Andrew Ellicott was 49 when he accepted Jefferson's request to
instruct Lewis in the taking of field and celestial observations.
He made equipment recommendations to Jefferson while he was planning
the expedition. He trained Lewis, regulated the expedition's chronometer
and oversaw the construction of a sextant and portable horizon.
In an effort to facilitate the expedition's ability to take accurate
readings in difficult terrain, he developed a new type of artificial
horizon for the sextant.
On March 6th 1803 Ellicott wrote to Jefferson, happily agreeing
to see and train Meriwether Lewis in the art of celestial and
field observations. He recommended an Arnold chronometer for the
expedition and explained that for Lewis practice will be most
important in developing the skill of deftly taking observations.
He noted that the calculations would be made after the return
of the expedition and that this was not an unusual practice. He
went on to discuss artificial horizons and methodologies for determining
accurate latitude and longitude. Ellicott corresponds with Jefferson
on April 18th that although an order for a sextant and portable
horizon had come to him from someone else, he sensed it was in
fact for Captain Lewis and had arranged for the instrument to
be made locally with his supervision.
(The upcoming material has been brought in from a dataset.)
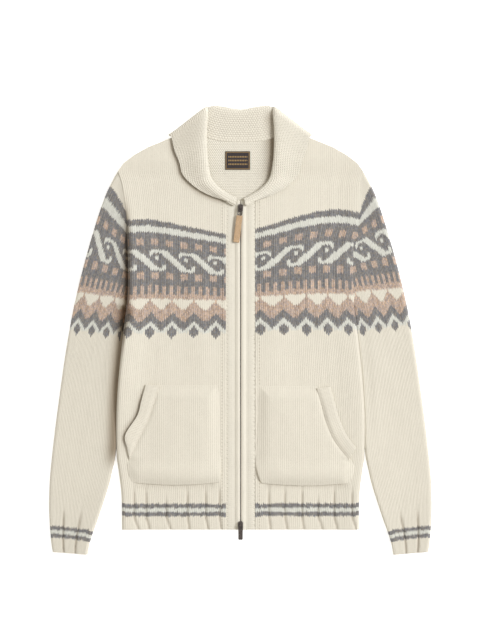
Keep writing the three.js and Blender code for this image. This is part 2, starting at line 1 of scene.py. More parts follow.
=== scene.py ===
"""Zip cardigan in chunky wool knit with a patterned band, laid flat on its back."""

import bisect
import math
from collections import namedtuple
from itertools import accumulate

import bmesh
import bpy
from bpy.props import FloatProperty, FloatVectorProperty, PointerProperty
from mathutils import Matrix, Vector, noise


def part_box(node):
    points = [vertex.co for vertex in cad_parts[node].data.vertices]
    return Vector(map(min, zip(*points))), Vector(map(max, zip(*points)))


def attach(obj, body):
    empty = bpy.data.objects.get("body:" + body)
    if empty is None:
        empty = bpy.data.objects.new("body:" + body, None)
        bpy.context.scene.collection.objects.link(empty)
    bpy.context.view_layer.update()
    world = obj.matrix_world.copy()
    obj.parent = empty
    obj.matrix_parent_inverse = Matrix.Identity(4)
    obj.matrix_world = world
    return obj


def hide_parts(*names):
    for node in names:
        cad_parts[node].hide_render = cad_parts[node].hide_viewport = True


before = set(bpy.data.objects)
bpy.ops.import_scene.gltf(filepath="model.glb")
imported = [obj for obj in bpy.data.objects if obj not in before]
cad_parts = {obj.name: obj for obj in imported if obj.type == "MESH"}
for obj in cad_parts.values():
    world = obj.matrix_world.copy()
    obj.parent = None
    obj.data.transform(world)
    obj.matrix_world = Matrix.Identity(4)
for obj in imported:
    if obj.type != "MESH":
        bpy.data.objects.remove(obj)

bl_info = {
    "name": "Zip Cardigan",
    "version": (1, 0, 0),
    "blender": (4, 5, 0),
    "location": "3D View > Sidebar > Cardigan",
    "description": "Builds a knitted zip cardigan laid flat, with its stage",
    "category": "Add Mesh",
}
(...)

In this letter Ellicott
referred to publishing his journal from the Florida survey and
went on to describe plans to publish "a small treatise on
practical astronomy as connected with geography for the use of
such persons as may be exploring our extensive western regions..."
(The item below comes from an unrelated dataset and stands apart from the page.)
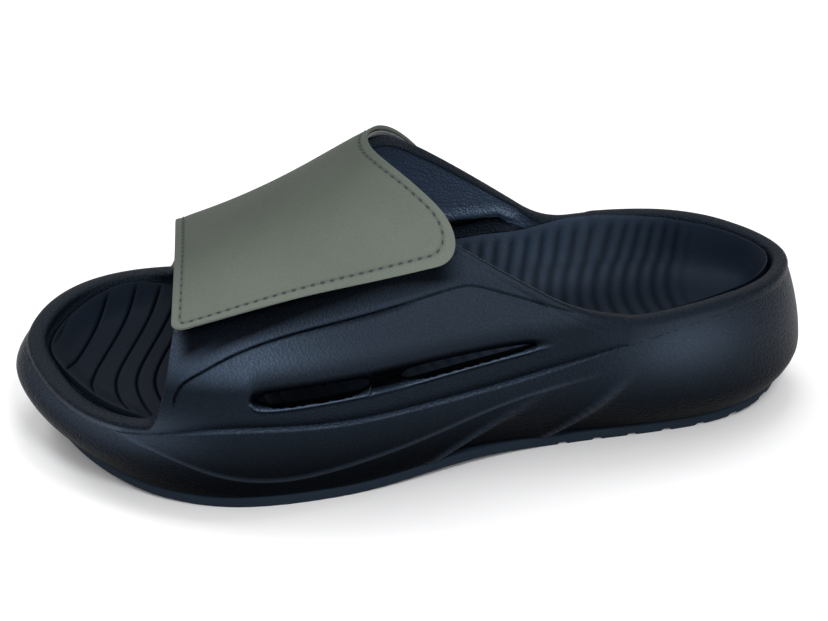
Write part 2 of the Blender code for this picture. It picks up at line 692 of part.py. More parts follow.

On April 20, 1803, Meriwether Lewis wrote Jefferson that he had
arrived in Lancaster, had called upon Ellicott, and had begun
taking observations with Ellicotts guidance. Lewis described
Ellicott as "extremely friendly and attentive... and is disposed
to render me every aid in his power...". Ellicott taught
Lewis how to use a sextant and octant and take observations. By
the month of May, 1803, both Ellicott and Robert Patterson had
become convinced that the theodolite would be too fragile for
the expedition and would actually be more inaccurate in obtaining
longitude that the sextant. To Lewis they additionally recommended
two sextants, two artificial horizons, one good Arnolds
chronometer, one surveyors compass, with a ball and socket
and two pole chain and one set plotting instruments
Ellicott continued to serve as the Secretary of the PA Land Office
until 1808 when he was removed by incoming Governor Snyder whose
political party was a supporter of General Wilkinson. His removal
from office is perhaps not surprising since, in the late 1790's,
Ellicott had submitted evidence to the State Department of Wilkinson's
intrigues with Spain in the southern territory. Ellicott was angry
enough about his removal from office to anonymously publish criticisms
of Governor Snyder and his supporters in the newspaper.
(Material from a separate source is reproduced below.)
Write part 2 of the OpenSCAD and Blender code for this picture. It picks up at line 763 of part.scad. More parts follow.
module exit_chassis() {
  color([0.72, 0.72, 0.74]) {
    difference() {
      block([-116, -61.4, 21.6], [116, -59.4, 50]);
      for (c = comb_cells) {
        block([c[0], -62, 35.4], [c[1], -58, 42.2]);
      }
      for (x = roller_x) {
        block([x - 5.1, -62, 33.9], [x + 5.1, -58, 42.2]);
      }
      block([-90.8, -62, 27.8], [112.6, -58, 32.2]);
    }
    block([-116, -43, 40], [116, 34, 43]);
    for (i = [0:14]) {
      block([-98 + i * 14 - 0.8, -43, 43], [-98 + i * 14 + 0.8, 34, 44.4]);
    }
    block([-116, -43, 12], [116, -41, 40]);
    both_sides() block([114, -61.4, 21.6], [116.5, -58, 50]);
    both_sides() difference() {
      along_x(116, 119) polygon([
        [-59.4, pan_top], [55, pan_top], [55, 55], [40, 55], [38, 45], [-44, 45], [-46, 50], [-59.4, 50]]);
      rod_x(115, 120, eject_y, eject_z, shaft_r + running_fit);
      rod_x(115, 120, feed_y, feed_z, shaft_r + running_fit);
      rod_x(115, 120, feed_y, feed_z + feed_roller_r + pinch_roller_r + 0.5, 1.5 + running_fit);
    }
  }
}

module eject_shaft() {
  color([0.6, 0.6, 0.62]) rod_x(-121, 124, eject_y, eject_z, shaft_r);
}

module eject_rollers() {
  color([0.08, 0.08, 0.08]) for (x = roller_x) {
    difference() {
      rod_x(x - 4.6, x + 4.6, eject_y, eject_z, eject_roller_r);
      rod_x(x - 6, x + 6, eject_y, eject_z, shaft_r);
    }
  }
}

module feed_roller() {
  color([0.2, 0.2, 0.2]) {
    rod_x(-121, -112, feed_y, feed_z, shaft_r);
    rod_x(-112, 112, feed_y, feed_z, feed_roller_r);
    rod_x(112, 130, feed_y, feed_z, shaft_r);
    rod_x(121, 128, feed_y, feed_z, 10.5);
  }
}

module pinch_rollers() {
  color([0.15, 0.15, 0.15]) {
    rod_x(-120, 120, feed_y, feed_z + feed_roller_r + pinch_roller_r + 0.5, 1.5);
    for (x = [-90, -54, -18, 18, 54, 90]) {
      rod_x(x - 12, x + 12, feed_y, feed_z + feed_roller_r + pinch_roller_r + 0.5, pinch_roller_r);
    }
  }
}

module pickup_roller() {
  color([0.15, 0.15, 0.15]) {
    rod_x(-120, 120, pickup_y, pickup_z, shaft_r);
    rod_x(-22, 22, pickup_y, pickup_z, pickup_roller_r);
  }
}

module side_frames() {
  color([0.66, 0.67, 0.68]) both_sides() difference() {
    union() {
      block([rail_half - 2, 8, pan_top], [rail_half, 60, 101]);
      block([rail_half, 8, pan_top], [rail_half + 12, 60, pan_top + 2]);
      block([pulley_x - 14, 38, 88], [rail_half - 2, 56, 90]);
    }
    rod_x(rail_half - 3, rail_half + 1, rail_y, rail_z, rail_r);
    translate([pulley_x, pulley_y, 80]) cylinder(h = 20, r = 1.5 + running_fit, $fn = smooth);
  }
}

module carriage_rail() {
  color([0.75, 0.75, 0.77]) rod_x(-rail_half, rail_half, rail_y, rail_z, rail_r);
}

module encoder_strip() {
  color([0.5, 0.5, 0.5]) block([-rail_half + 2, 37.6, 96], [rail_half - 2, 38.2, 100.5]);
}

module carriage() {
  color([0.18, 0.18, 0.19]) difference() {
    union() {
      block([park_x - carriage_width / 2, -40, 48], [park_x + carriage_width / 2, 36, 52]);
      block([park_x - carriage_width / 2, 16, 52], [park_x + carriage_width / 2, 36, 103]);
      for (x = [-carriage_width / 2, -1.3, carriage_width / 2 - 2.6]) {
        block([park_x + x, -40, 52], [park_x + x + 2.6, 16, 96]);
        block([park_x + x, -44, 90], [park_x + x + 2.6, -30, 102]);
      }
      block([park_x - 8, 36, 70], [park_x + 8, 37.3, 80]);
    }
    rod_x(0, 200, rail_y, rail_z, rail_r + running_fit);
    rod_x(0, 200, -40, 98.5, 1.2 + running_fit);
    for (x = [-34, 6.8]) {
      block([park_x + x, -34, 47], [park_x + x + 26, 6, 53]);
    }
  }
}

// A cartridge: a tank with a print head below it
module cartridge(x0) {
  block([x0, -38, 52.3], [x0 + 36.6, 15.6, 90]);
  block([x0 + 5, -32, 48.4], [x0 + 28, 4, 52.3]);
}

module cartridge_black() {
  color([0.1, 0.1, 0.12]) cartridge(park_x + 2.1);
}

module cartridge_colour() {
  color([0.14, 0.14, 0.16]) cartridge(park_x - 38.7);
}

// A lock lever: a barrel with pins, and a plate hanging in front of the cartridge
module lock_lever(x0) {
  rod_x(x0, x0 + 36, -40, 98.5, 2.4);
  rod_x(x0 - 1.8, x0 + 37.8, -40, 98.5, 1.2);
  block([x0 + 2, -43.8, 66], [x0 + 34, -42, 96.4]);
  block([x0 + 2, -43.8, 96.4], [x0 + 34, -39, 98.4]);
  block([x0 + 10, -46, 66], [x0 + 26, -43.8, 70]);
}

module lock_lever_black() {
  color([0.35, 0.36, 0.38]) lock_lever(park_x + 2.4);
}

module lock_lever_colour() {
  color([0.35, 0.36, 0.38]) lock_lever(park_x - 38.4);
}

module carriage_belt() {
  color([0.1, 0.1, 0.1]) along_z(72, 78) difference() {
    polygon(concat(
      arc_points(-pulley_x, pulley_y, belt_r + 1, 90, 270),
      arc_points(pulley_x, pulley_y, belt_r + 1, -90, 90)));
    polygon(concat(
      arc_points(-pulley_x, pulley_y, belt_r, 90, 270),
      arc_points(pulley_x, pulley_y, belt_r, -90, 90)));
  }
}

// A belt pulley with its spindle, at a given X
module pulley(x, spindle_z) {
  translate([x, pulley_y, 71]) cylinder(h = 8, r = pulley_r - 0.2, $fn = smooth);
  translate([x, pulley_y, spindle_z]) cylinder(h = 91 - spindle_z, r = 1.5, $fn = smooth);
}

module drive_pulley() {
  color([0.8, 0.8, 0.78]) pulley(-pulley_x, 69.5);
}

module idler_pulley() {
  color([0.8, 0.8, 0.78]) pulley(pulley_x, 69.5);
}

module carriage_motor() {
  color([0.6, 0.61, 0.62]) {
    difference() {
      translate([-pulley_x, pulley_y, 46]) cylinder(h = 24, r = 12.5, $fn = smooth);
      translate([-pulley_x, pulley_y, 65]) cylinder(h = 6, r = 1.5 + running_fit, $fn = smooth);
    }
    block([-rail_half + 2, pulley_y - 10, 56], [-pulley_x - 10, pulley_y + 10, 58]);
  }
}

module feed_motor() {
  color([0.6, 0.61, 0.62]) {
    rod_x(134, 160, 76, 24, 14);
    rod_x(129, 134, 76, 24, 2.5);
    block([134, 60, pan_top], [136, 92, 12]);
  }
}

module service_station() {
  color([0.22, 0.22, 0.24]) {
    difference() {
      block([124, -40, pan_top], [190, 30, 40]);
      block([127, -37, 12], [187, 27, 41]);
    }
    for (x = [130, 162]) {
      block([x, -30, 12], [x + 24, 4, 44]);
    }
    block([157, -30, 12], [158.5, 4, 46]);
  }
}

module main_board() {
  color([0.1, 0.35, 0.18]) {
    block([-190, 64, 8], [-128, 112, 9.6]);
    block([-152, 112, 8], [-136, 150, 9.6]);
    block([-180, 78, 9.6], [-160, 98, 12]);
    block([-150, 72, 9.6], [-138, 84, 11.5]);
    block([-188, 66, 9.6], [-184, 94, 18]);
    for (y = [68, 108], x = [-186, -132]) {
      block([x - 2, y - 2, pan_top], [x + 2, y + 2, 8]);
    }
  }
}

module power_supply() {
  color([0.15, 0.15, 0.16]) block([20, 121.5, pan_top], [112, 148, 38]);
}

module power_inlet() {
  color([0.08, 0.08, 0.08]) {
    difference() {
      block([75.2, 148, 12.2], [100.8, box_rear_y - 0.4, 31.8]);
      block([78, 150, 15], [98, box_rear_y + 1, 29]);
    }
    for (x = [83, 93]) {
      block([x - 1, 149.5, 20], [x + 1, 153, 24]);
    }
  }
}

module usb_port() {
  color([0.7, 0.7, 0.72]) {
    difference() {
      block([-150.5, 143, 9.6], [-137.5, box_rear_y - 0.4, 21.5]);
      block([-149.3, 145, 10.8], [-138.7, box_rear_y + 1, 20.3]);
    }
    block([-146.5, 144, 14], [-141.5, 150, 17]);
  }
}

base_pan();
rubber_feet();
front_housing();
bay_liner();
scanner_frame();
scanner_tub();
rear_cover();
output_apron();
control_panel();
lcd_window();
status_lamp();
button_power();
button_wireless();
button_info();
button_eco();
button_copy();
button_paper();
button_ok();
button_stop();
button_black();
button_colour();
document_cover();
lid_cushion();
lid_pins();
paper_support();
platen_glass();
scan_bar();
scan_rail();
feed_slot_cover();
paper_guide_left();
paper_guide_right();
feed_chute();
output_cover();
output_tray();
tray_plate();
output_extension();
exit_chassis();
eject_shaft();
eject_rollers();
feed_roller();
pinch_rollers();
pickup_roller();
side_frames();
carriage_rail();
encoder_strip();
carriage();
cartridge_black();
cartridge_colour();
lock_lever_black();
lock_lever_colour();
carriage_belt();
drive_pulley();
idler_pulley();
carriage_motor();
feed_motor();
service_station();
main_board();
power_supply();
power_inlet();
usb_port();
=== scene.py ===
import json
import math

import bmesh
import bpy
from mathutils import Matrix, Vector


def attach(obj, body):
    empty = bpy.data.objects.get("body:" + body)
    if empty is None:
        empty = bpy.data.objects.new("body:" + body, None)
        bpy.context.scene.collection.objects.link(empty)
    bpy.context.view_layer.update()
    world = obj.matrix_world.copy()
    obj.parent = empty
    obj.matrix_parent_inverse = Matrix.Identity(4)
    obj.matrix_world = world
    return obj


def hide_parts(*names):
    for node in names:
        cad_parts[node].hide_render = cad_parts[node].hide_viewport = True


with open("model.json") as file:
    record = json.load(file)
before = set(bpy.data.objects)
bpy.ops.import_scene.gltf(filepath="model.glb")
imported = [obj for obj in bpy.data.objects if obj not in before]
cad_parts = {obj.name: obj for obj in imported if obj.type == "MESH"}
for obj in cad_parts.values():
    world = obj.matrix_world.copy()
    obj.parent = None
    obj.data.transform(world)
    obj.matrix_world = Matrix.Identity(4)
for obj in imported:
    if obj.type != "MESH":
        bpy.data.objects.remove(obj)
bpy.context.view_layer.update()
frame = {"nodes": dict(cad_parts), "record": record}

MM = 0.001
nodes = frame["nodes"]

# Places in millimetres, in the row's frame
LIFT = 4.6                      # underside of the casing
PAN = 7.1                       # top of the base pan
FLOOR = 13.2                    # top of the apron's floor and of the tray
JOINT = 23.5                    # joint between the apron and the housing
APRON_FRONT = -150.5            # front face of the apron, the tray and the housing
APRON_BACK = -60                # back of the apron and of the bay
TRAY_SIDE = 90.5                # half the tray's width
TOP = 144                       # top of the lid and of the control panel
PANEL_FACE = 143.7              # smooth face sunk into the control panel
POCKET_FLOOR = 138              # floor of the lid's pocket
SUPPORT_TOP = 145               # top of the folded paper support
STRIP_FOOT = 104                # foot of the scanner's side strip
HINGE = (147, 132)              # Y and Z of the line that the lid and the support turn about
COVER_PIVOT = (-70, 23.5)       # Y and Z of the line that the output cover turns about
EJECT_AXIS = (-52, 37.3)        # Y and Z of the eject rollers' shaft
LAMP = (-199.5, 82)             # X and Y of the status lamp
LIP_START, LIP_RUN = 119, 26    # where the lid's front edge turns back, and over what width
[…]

In the winter of 1810 to 1811, Ellicott spent much time in Washington
on Wilkinson's business and Ellicott wrote to his
brother "...Mr. and Mrs. Madison treated me with the greatest
respect, and attention, and consulted me confidentially on some
very important points. I am convinced Mr. Madison, would oblige
me with pleasure, and is only deterred from the fear of offending
the present ruling power in this state, whose animosity appears
to know no bounds." That spring, Snyder's administration
continued to harass him when, by formal resolution, they denied
him the use of the commonwealth's telescope which when entrusted
to him as Secretary of PA Land Office he had sent to London to
be repaired. He writes in a letter "On its being returned
it was set up and made use of both for making astronomical observations
and to gratify the curiosity of such members of the legislature
as had a desire to view the stars and planets But when Mr. Snyder
became governor the scene was changed, science and literature
became obnoxious to men whose uncultivated minds could not comprehend
their use to society. So thought and so acted the goths and vandals
when they first invaded Italy...The telescope of the commonwealth
is now useless and being in the hands of ignorant incompetent
persons who neither know its use nor how to manage it when set
up, will if science should ever again be revived in Pennsylvania,
have once more to be sent to Europe to be repaired. Fortunately
having an accromatic telescope of my own my observations have
not been entirely suspended." When friends in Philadelphia
planned to build an observatory as an extension to the University
and Philosophical Society on State House land, with Ellicott as
director, the lower State House proposed a resolution to sell
the property. The plan was abandoned.
In 1811 he was commissioned to run the line of Georgia's northern
boundary, and leaving in July and returning in May of 1812. During
the survey he and his team slept on the ground, even in winter.
On Christmas Day they cleared timber. When they climbed the Chatoga
mountain their clothes and skin were torn by briars until, as
Ellicott says "the blood trickled off the ends of all my
fingers." When the survey was finished Ellicott, at the age
of 57, walked almost 200 miles on foot to meet with the Governor
of Georgia. Throughout his career, Ellicott experienced difficulties
in collecting his salary and expenses for surveys. For all his
renown, he often had to endure financial embarrassment. The Georgia
survey was no different. When Ellicotts survey determined
that the states northern boundary had been set 18 miles
too far to the north, the Governor and the State of Georgia only
ever managed to render enough money to cover personal expenses,
never compensating Ellicott with the contracted amount of three
thousand dollars.
Not long after, in 1813, Ellicott moved to New York State, having
accepted a position at the relatively new West Point Academy as
professor of mathematics. He had confessed to his brother in a
letter a few years earlier that he felt more attached to his home
in Lancaster than any other. He loved his garden, and was proud
of the grape vines and fruit trees, especially the peaches, that
he had worked so hard to encourage. In 1817, he traveled to Montreal,
Canada to make astronomical observations to fulfill requirements
of the Treaty of Ghent.
The end of his life came suddenly. He had shown no sign of ill
health or slowing down. But at the age of 66, Ellicott was stricken
with apoplexy on August 25th, 1820, after a visit to New York
to see his daughter and son-in-law, the Griffiths. He died at
home in West Point three days later, August 28, 1820. He was survived
by his wife and nine children.
A friend said of him that he "was always looking up at the
stars." Astronomy was the love of Ellicott's life excluding
his very obvious affection for Sarah. The quality of his survey
work raised the level of American surveying and cartography. More
important was the accuracy of his work and the integrity of his
character to the formation and stability of a young, growing nation.